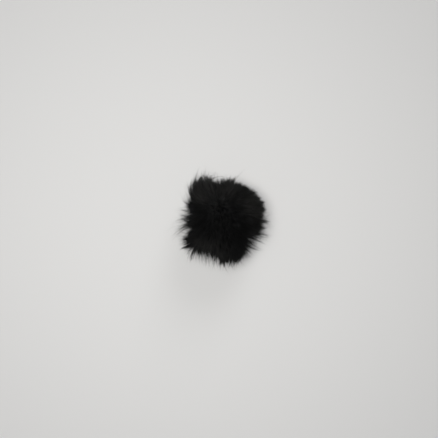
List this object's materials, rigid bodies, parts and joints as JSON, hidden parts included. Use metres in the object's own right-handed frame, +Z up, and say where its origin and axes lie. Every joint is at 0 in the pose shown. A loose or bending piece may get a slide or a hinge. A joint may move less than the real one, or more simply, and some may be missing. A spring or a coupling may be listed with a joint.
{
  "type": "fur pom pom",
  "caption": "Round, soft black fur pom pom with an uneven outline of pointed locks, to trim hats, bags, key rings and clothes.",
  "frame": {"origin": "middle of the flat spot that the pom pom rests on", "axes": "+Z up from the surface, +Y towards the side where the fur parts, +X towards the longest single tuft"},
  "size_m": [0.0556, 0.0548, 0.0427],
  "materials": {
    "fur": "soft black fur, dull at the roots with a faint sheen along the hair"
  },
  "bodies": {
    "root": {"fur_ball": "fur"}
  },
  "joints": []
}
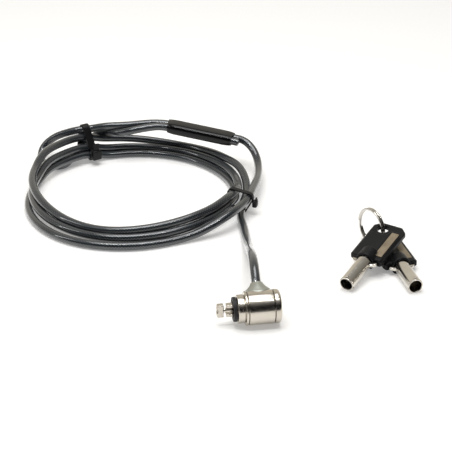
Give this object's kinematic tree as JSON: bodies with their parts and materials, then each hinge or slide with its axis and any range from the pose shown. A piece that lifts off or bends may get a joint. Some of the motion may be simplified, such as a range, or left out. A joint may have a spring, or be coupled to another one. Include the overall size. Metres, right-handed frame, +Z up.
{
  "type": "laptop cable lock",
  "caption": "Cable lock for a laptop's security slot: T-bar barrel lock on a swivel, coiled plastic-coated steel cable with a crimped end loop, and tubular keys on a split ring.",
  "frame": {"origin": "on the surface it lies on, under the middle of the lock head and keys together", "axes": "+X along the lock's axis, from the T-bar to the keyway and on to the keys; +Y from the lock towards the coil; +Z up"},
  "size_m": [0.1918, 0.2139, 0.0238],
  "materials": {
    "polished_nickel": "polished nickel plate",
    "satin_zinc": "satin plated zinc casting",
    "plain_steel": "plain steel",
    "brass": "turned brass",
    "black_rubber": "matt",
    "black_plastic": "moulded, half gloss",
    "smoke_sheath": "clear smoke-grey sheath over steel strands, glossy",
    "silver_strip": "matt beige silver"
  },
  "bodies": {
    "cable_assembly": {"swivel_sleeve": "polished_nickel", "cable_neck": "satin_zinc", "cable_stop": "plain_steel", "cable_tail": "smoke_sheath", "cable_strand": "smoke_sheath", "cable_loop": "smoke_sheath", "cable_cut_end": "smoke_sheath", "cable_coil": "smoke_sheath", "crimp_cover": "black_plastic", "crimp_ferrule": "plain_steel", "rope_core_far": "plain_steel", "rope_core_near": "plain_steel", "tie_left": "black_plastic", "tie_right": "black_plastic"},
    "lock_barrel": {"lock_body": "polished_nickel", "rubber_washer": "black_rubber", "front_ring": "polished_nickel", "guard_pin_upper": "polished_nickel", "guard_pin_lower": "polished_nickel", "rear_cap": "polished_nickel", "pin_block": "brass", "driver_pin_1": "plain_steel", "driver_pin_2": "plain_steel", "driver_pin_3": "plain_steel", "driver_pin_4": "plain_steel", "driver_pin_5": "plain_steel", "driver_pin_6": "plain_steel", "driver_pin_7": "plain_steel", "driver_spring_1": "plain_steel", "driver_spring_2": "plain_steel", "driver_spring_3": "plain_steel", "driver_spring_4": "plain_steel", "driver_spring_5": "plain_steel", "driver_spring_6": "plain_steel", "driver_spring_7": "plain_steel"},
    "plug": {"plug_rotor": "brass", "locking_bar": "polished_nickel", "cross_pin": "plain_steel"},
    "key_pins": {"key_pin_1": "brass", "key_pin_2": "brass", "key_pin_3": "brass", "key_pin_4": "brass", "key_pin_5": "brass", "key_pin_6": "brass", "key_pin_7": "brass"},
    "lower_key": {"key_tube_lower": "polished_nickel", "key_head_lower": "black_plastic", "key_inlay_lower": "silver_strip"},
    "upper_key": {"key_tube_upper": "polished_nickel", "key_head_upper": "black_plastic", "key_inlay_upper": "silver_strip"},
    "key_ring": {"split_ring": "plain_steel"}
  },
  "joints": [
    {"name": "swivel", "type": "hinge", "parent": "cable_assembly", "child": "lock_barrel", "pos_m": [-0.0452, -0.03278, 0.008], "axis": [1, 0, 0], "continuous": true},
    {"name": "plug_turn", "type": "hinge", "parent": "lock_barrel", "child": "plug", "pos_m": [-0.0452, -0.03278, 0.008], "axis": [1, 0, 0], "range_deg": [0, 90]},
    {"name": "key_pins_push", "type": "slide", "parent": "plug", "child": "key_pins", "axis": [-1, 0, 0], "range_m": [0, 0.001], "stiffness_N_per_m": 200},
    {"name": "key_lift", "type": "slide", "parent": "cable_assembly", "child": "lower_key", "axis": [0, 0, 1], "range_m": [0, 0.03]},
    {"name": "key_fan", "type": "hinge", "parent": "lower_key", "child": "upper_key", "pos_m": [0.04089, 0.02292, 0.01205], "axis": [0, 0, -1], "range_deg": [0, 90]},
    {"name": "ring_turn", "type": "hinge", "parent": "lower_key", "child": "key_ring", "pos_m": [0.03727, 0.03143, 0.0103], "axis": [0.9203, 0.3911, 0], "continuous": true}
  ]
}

# Aim of the task
Repeat the entries above exactly, leaving nothing out.

# Correct answer
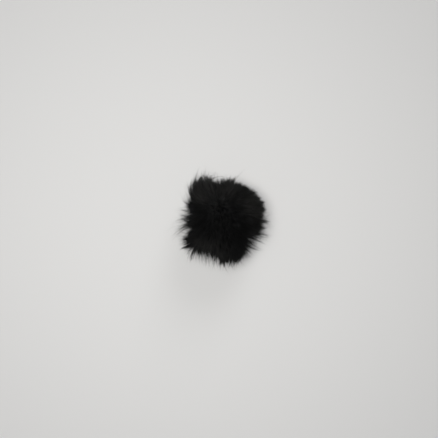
List this object's materials, rigid bodies, parts and joints as JSON, hidden parts included. Use metres in the object's own right-handed frame, +Z up, and say where its origin and axes lie. Every joint is at 0 in the pose shown. A loose or bending piece may get a slide or a hinge. A joint may move less than the real one, or more simply, and some may be missing. A spring or a coupling may be listed with a joint.
{
  "type": "fur pom pom",
  "caption": "Round, soft black fur pom pom with an uneven outline of pointed locks, to trim hats, bags, key rings and clothes.",
  "frame": {"origin": "middle of the flat spot that the pom pom rests on", "axes": "+Z up from the surface, +Y towards the side where the fur parts, +X towards the longest single tuft"},
  "size_m": [0.0556, 0.0548, 0.0427],
  "materials": {
    "fur": "soft black fur, dull at the roots with a faint sheen along the hair"
  },
  "bodies": {
    "root": {"fur_ball": "fur"}
  },
  "joints": []
}
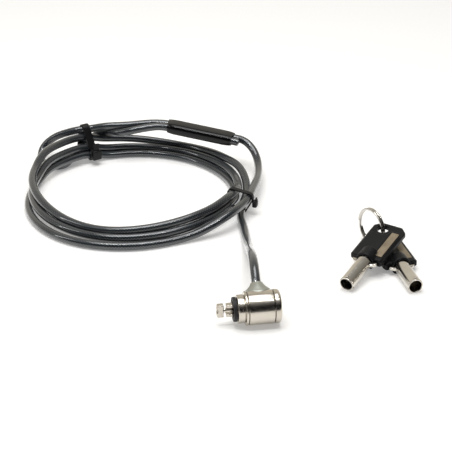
Give this object's kinematic tree as JSON: bodies with their parts and materials, then each hinge or slide with its axis and any range from the pose shown. A piece that lifts off or bends may get a joint. Some of the motion may be simplified, such as a range, or left out. A joint may have a spring, or be coupled to another one. Include the overall size. Metres, right-handed frame, +Z up.
{
  "type": "laptop cable lock",
  "caption": "Cable lock for a laptop's security slot: T-bar barrel lock on a swivel, coiled plastic-coated steel cable with a crimped end loop, and tubular keys on a split ring.",
  "frame": {"origin": "on the surface it lies on, under the middle of the lock head and keys together", "axes": "+X along the lock's axis, from the T-bar to the keyway and on to the keys; +Y from the lock towards the coil; +Z up"},
  "size_m": [0.1918, 0.2139, 0.0238],
  "materials": {
    "polished_nickel": "polished nickel plate",
    "satin_zinc": "satin plated zinc casting",
    "plain_steel": "plain steel",
    "brass": "turned brass",
    "black_rubber": "matt",
    "black_plastic": "moulded, half gloss",
    "smoke_sheath": "clear smoke-grey sheath over steel strands, glossy",
    "silver_strip": "matt beige silver"
  },
  "bodies": {
    "cable_assembly": {"swivel_sleeve": "polished_nickel", "cable_neck": "satin_zinc", "cable_stop": "plain_steel", "cable_tail": "smoke_sheath", "cable_strand": "smoke_sheath", "cable_loop": "smoke_sheath", "cable_cut_end": "smoke_sheath", "cable_coil": "smoke_sheath", "crimp_cover": "black_plastic", "crimp_ferrule": "plain_steel", "rope_core_far": "plain_steel", "rope_core_near": "plain_steel", "tie_left": "black_plastic", "tie_right": "black_plastic"},
    "lock_barrel": {"lock_body": "polished_nickel", "rubber_washer": "black_rubber", "front_ring": "polished_nickel", "guard_pin_upper": "polished_nickel", "guard_pin_lower": "polished_nickel", "rear_cap": "polished_nickel", "pin_block": "brass", "driver_pin_1": "plain_steel", "driver_pin_2": "plain_steel", "driver_pin_3": "plain_steel", "driver_pin_4": "plain_steel", "driver_pin_5": "plain_steel", "driver_pin_6": "plain_steel", "driver_pin_7": "plain_steel", "driver_spring_1": "plain_steel", "driver_spring_2": "plain_steel", "driver_spring_3": "plain_steel", "driver_spring_4": "plain_steel", "driver_spring_5": "plain_steel", "driver_spring_6": "plain_steel", "driver_spring_7": "plain_steel"},
    "plug": {"plug_rotor": "brass", "locking_bar": "polished_nickel", "cross_pin": "plain_steel"},
    "key_pins": {"key_pin_1": "brass", "key_pin_2": "brass", "key_pin_3": "brass", "key_pin_4": "brass", "key_pin_5": "brass", "key_pin_6": "brass", "key_pin_7": "brass"},
    "lower_key": {"key_tube_lower": "polished_nickel", "key_head_lower": "black_plastic", "key_inlay_lower": "silver_strip"},
    "upper_key": {"key_tube_upper": "polished_nickel", "key_head_upper": "black_plastic", "key_inlay_upper": "silver_strip"},
    "key_ring": {"split_ring": "plain_steel"}
  },
  "joints": [
    {"name": "swivel", "type": "hinge", "parent": "cable_assembly", "child": "lock_barrel", "pos_m": [-0.0452, -0.03278, 0.008], "axis": [1, 0, 0], "continuous": true},
    {"name": "plug_turn", "type": "hinge", "parent": "lock_barrel", "child": "plug", "pos_m": [-0.0452, -0.03278, 0.008], "axis": [1, 0, 0], "range_deg": [0, 90]},
    {"name": "key_pins_push", "type": "slide", "parent": "plug", "child": "key_pins", "axis": [-1, 0, 0], "range_m": [0, 0.001], "stiffness_N_per_m": 200},
    {"name": "key_lift", "type": "slide", "parent": "cable_assembly", "child": "lower_key", "axis": [0, 0, 1], "range_m": [0, 0.03]},
    {"name": "key_fan", "type": "hinge", "parent": "lower_key", "child": "upper_key", "pos_m": [0.04089, 0.02292, 0.01205], "axis": [0, 0, -1], "range_deg": [0, 90]},
    {"name": "ring_turn", "type": "hinge", "parent": "lower_key", "child": "key_ring", "pos_m": [0.03727, 0.03143, 0.0103], "axis": [0.9203, 0.3911, 0], "continuous": true}
  ]
}